• Directions
Copy each line of the material below that includes the string "OpenSCAD".

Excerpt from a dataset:

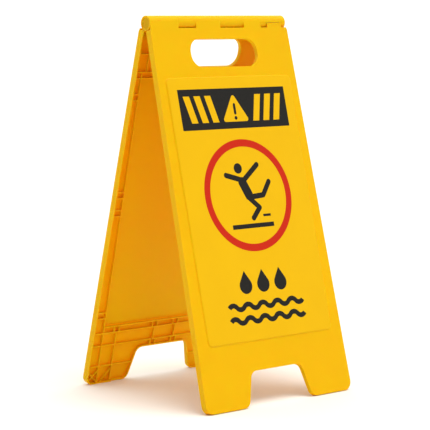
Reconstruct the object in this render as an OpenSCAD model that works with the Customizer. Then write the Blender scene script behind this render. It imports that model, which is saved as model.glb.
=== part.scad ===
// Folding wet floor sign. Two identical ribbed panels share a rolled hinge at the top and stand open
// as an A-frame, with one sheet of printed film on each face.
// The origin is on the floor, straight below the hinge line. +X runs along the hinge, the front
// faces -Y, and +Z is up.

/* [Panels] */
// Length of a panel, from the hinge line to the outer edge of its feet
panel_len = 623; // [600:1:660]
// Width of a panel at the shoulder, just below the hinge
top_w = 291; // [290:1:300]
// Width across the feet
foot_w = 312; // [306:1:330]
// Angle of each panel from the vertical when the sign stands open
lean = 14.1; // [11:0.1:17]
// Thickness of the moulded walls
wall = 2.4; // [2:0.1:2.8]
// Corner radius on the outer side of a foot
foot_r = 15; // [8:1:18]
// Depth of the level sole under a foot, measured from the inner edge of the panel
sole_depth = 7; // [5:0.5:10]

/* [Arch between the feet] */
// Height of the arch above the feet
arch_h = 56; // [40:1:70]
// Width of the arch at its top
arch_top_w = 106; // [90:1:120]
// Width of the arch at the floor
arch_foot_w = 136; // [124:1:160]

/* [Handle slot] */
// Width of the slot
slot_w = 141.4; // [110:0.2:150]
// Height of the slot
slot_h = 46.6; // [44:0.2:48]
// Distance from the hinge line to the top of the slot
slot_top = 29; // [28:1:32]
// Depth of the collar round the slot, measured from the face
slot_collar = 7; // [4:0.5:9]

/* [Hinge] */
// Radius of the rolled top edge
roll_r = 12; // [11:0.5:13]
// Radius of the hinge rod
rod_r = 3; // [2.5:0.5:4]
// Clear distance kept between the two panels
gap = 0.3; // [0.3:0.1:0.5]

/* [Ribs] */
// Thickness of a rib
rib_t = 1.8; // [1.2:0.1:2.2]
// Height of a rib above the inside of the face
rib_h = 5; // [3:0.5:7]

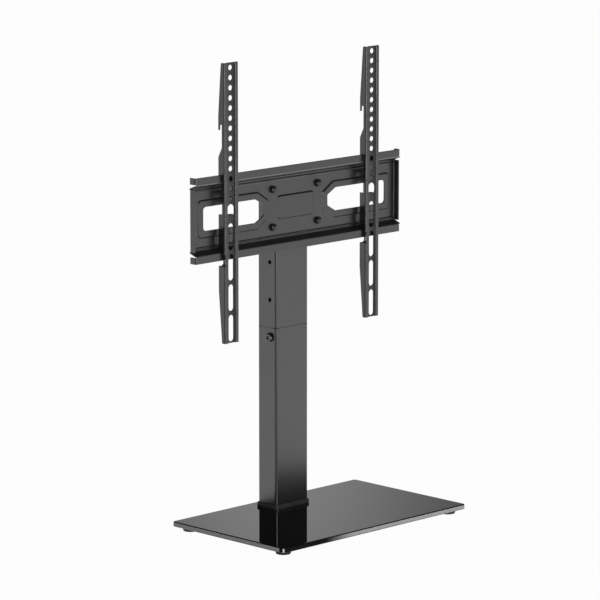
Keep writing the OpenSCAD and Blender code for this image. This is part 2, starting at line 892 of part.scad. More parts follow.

• Expected answer
Reconstruct the object in this render as an OpenSCAD model that works with the Customizer. Then write the Blender scene script behind this render. It imports that model, which is saved as model.glb.
Keep writing the OpenSCAD and Blender code for this image. This is part 2, starting at line 892 of part.scad. More parts follow.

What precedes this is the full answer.